CAD and scene scripts:
* * * * * * * * *
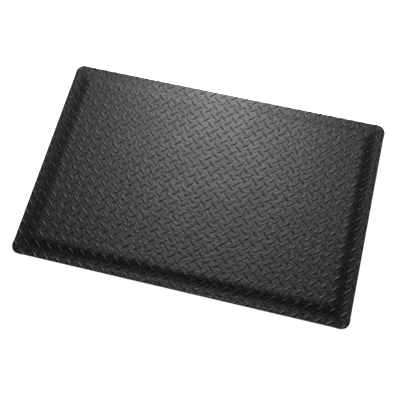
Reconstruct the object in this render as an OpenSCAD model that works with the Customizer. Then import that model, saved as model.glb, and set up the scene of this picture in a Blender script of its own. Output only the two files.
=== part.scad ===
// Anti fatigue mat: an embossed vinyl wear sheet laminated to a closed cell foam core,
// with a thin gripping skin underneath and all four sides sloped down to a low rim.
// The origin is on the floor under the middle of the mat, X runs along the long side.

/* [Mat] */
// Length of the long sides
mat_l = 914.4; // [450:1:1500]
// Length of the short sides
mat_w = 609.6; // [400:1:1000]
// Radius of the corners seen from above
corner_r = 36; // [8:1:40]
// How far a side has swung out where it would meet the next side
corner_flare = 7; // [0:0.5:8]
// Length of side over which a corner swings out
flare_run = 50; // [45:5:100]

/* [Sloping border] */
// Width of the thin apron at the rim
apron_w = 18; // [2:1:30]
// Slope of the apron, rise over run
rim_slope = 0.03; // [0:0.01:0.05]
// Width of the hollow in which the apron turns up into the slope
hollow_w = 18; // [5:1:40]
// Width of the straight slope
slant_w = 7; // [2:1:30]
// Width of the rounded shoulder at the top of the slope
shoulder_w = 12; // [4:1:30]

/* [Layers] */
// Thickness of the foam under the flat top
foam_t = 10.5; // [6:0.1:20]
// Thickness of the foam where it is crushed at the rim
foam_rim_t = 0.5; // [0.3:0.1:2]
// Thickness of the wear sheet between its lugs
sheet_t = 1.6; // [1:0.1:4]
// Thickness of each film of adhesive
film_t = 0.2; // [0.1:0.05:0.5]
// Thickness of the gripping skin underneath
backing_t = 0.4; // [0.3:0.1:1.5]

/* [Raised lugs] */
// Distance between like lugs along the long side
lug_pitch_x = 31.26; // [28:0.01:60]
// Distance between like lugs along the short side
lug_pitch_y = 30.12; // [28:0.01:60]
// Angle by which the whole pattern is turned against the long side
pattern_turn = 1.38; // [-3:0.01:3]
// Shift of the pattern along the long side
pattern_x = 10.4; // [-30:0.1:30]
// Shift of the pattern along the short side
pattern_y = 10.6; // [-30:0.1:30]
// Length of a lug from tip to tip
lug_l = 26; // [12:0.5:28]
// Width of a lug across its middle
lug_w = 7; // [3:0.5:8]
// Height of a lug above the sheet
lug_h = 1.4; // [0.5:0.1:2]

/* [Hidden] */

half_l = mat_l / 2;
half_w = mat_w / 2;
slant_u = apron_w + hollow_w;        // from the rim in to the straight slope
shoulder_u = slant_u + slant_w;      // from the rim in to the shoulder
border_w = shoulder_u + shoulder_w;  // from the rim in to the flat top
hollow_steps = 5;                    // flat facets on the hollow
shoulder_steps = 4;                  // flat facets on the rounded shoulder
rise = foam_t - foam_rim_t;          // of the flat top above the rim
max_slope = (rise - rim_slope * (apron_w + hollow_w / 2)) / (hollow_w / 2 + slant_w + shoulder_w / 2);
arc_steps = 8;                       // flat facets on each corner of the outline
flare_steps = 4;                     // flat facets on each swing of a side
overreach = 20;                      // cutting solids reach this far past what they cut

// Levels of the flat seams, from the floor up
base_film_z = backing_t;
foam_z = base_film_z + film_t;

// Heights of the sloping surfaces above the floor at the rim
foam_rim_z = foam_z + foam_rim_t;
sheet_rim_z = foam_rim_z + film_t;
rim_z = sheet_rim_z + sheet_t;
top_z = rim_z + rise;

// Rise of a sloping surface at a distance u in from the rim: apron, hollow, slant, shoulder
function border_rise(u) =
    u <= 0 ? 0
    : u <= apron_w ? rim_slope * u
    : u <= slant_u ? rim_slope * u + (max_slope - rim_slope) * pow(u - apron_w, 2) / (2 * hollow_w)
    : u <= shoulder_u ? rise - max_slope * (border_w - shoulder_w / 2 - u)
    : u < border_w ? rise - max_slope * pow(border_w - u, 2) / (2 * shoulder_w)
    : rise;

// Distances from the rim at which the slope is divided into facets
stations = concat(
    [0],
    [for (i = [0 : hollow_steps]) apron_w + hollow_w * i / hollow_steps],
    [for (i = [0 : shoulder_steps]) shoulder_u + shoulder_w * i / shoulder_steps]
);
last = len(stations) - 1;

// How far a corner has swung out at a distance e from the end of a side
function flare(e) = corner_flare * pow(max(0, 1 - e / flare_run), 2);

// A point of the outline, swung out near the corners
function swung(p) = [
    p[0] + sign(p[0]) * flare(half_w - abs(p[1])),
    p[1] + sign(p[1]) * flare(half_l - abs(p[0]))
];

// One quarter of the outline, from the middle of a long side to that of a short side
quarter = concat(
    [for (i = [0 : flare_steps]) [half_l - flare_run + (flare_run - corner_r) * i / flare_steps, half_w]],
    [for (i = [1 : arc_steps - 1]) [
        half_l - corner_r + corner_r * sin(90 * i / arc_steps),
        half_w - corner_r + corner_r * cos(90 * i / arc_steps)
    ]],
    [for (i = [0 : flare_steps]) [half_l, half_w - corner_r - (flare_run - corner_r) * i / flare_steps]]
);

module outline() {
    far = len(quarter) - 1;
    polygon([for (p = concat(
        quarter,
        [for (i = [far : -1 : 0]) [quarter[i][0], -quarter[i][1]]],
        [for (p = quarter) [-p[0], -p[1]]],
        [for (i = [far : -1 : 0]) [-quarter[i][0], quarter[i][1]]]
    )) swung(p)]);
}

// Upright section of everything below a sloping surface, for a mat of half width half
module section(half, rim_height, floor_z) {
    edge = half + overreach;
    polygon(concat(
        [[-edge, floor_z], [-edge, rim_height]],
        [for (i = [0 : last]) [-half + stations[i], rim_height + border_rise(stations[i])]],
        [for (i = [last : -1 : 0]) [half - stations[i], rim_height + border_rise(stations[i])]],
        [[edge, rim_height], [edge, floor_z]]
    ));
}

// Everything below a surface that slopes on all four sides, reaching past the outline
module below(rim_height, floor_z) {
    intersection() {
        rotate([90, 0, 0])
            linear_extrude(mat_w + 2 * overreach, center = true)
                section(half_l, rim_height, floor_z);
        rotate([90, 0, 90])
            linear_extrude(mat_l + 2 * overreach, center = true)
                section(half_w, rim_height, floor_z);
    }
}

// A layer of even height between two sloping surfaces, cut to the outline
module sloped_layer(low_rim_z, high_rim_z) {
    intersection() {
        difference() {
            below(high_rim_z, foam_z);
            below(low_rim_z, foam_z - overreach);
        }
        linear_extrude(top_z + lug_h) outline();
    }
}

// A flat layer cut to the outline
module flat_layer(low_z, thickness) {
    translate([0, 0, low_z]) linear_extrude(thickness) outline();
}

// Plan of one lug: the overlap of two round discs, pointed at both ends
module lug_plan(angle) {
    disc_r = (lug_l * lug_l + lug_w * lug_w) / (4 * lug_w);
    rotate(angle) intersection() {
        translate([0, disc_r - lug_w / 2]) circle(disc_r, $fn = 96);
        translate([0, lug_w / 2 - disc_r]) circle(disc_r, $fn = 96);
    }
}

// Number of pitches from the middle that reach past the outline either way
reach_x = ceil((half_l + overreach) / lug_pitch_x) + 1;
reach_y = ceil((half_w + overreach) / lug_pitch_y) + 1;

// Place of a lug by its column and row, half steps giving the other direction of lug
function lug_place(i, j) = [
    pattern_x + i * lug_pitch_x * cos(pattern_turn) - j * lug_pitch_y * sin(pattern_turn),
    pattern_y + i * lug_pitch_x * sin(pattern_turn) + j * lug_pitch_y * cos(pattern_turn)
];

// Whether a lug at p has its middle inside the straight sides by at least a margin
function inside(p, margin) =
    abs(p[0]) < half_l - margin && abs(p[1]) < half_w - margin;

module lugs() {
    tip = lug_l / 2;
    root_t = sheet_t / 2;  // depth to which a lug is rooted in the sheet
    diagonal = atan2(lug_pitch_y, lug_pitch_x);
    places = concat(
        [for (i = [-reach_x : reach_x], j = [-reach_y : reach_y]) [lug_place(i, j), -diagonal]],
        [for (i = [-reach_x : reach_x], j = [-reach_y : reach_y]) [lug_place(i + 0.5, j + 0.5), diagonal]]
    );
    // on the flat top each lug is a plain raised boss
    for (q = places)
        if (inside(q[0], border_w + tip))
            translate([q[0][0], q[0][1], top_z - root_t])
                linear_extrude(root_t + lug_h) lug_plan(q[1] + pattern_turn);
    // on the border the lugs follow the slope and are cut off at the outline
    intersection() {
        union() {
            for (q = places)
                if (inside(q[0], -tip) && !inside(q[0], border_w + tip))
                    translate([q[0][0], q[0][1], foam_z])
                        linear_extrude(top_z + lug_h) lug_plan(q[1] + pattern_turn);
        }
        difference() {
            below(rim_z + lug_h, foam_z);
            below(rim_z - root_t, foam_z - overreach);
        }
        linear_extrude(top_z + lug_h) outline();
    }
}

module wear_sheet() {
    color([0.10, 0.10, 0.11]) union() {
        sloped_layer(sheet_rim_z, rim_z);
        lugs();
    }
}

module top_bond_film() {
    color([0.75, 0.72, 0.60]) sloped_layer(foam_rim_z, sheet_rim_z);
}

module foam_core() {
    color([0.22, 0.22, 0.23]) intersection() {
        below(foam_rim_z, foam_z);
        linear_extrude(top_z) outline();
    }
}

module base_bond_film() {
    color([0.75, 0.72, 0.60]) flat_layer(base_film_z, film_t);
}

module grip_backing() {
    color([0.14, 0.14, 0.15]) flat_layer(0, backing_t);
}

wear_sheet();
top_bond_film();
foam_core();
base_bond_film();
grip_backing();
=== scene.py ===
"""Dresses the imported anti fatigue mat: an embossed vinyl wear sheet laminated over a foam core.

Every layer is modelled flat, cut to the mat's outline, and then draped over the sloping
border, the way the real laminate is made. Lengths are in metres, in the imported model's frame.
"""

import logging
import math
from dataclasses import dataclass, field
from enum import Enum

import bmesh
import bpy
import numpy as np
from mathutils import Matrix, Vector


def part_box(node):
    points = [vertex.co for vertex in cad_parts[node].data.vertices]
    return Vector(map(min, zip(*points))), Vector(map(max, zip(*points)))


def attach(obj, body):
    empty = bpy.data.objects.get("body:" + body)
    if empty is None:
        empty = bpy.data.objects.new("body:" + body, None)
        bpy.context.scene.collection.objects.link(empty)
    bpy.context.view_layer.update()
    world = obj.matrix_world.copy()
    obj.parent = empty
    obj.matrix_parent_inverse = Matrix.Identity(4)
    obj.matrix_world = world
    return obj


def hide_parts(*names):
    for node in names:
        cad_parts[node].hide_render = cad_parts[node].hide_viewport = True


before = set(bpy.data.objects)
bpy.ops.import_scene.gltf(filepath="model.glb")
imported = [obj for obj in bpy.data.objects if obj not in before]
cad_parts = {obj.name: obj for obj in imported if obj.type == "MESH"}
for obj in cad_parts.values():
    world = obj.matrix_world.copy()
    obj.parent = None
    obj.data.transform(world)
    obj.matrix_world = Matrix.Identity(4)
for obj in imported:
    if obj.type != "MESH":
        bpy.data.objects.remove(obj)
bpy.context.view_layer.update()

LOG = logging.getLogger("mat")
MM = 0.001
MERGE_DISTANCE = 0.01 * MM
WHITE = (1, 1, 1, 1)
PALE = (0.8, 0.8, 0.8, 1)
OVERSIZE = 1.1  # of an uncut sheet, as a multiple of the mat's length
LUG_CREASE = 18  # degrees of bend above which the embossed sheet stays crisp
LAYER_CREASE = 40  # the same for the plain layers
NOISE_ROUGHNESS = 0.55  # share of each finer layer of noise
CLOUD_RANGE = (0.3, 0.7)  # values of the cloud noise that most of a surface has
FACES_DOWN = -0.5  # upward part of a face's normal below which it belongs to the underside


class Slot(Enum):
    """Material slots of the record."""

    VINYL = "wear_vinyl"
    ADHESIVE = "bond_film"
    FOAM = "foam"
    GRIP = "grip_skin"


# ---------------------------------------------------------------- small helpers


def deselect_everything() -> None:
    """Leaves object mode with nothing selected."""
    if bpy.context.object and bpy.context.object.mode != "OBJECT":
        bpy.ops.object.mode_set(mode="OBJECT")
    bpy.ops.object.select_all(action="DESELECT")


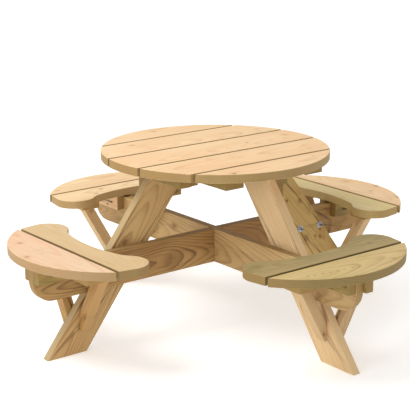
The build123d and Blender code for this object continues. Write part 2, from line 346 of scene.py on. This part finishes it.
* * * * * * * * *
▸ **Task brief**
Give back exactly the lines from the line that has "color([0.14, 0.14, 0.15])" to the line that has "obj.parent = empty", both included, and leave out all others.

▸ **Written reply**
    color([0.14, 0.14, 0.15]) flat_layer(0, backing_t);
}

wear_sheet();
top_bond_film();
foam_core();
base_bond_film();
grip_backing();
=== scene.py ===
"""Dresses the imported anti fatigue mat: an embossed vinyl wear sheet laminated over a foam core.

Every layer is modelled flat, cut to the mat's outline, and then draped over the sloping
border, the way the real laminate is made. Lengths are in metres, in the imported model's frame.
"""

import logging
import math
from dataclasses import dataclass, field
from enum import Enum

import bmesh
import bpy
import numpy as np
from mathutils import Matrix, Vector


def part_box(node):
    points = [vertex.co for vertex in cad_parts[node].data.vertices]
    return Vector(map(min, zip(*points))), Vector(map(max, zip(*points)))


def attach(obj, body):
    empty = bpy.data.objects.get("body:" + body)
    if empty is None:
        empty = bpy.data.objects.new("body:" + body, None)
        bpy.context.scene.collection.objects.link(empty)
    bpy.context.view_layer.update()
    world = obj.matrix_world.copy()
    obj.parent = empty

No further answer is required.